## Given problem
Write out every line of the material exactly as it appears.

## Provided data
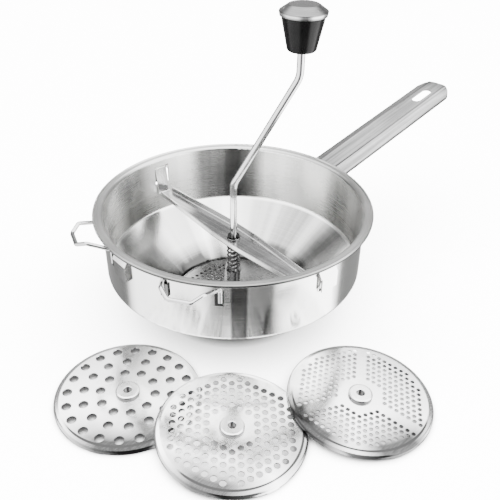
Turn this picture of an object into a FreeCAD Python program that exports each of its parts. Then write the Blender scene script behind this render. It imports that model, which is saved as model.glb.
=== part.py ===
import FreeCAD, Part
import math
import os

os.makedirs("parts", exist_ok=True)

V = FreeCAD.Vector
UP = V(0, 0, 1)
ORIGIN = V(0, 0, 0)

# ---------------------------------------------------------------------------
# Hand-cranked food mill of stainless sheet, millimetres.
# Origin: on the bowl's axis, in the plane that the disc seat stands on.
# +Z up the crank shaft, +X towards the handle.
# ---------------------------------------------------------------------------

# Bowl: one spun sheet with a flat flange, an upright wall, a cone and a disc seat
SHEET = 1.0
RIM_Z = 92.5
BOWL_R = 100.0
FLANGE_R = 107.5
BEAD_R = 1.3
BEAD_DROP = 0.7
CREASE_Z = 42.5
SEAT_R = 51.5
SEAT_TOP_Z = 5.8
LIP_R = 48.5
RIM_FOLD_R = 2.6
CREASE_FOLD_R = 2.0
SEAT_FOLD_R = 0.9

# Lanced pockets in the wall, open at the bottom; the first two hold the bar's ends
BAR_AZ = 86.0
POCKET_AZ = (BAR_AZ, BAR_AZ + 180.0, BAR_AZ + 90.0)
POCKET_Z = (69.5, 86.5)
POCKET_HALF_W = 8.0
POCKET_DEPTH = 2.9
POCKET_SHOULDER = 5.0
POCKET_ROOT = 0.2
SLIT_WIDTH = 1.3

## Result
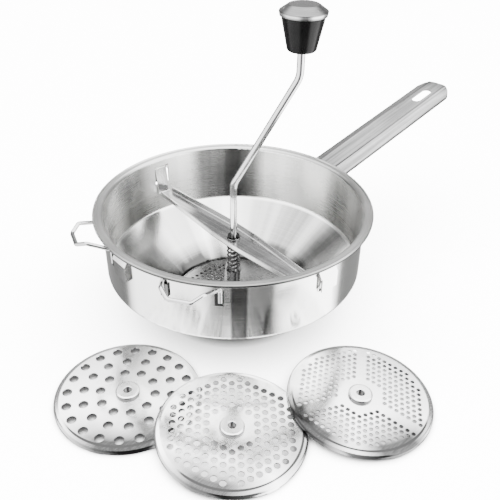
Turn this picture of an object into a FreeCAD Python program that exports each of its parts. Then write the Blender scene script behind this render. It imports that model, which is saved as model.glb.
=== part.py ===
import FreeCAD, Part
import math
import os

os.makedirs("parts", exist_ok=True)

V = FreeCAD.Vector
UP = V(0, 0, 1)
ORIGIN = V(0, 0, 0)

# ---------------------------------------------------------------------------
# Hand-cranked food mill of stainless sheet, millimetres.
# Origin: on the bowl's axis, in the plane that the disc seat stands on.
# +Z up the crank shaft, +X towards the handle.
# ---------------------------------------------------------------------------

# Bowl: one spun sheet with a flat flange, an upright wall, a cone and a disc seat
SHEET = 1.0
RIM_Z = 92.5
BOWL_R = 100.0
FLANGE_R = 107.5
BEAD_R = 1.3
BEAD_DROP = 0.7
CREASE_Z = 42.5
SEAT_R = 51.5
SEAT_TOP_Z = 5.8
LIP_R = 48.5
RIM_FOLD_R = 2.6
CREASE_FOLD_R = 2.0
SEAT_FOLD_R = 0.9

# Lanced pockets in the wall, open at the bottom; the first two hold the bar's ends
BAR_AZ = 86.0
POCKET_AZ = (BAR_AZ, BAR_AZ + 180.0, BAR_AZ + 90.0)
POCKET_Z = (69.5, 86.5)
POCKET_HALF_W = 8.0
POCKET_DEPTH = 2.9
POCKET_SHOULDER = 5.0
POCKET_ROOT = 0.2
SLIT_WIDTH = 1.3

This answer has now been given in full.